From its very first few days in Malta in 1530, the Order of St John continued to live up to its Rhodian corsairing tradition, and retained its engagement in the Levant with ‘Christ’s Militia’ sailing ‘per omnes partes barbarie orientis’ (in the Levant). Malta’s geographical proximity to infidel territory in North Africa augured well for the continuation of the ‘Eternal Holy War’ by the corsairs. The Knights not only managed to provide the essential institutional framework for corsairing activities to flourish, but even strengthened existing maritime links and built upon the expertise of the Maltese and the Greek community that settled in Malta. The island’s peculiar conditions as an international maritime hub and its prominent role in corsairing activities made it a rendezvous for adventurers who came from various parts of the Mediterranean. Legal documents constitute an extremely rich but surprisingly neglected source of primary information that sheds light on the workings of this economic activity. Their usage has been mainly relegated to footnote-fodder and thus they remain largely unexplored territory.

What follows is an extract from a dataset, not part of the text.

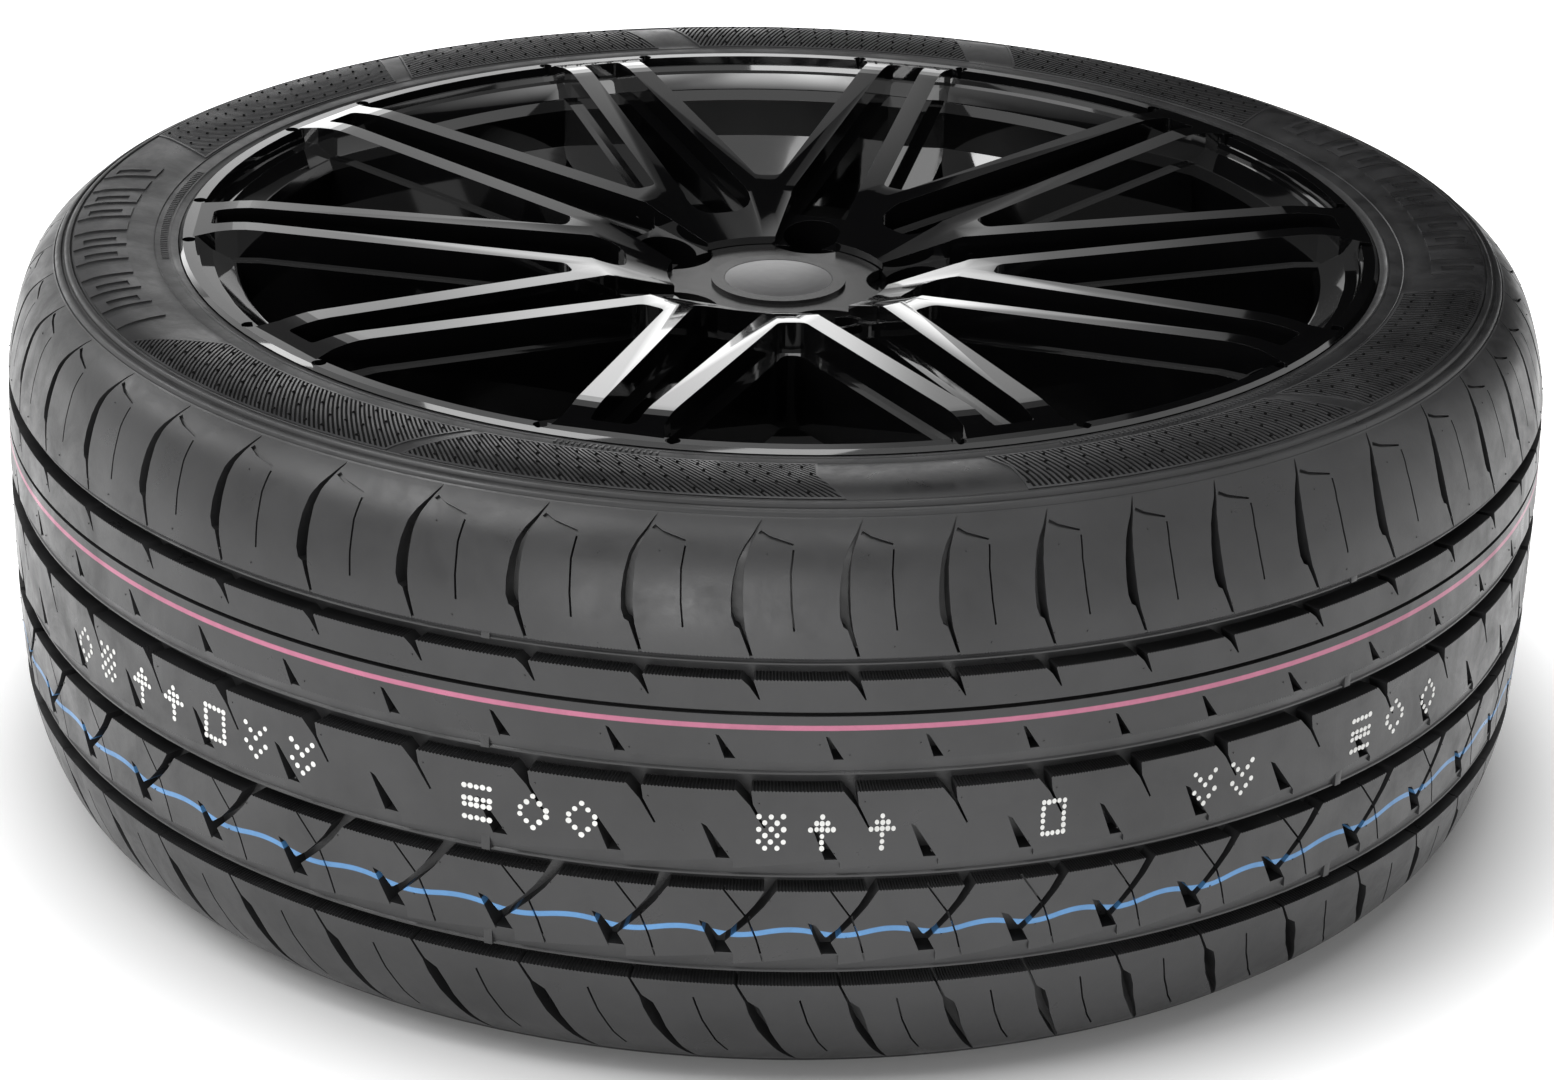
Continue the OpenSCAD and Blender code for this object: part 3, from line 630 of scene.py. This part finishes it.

This paper seeks to redress this lacuna by tapping these sources, especially Notarial deeds held at the Notarial Archives, Valletta, and the records of the Tribunale degli Armamenti set up in 1605 in order to regulate corsairing activities. Both of these legal depositaries lend themselves splendidly to serve as a mirror on various agreements, disputes and litigations dealing with corsairing activities in the Eastern Mediterranean, as well as the sale, ransom and manumission of slaves in Malta. The budding cosmopolitan nature of the contracting parties who were participant in these deeds also sheds light on a much broader aspect of these activities and helps to place them within the wider Mediterranean maritime framework.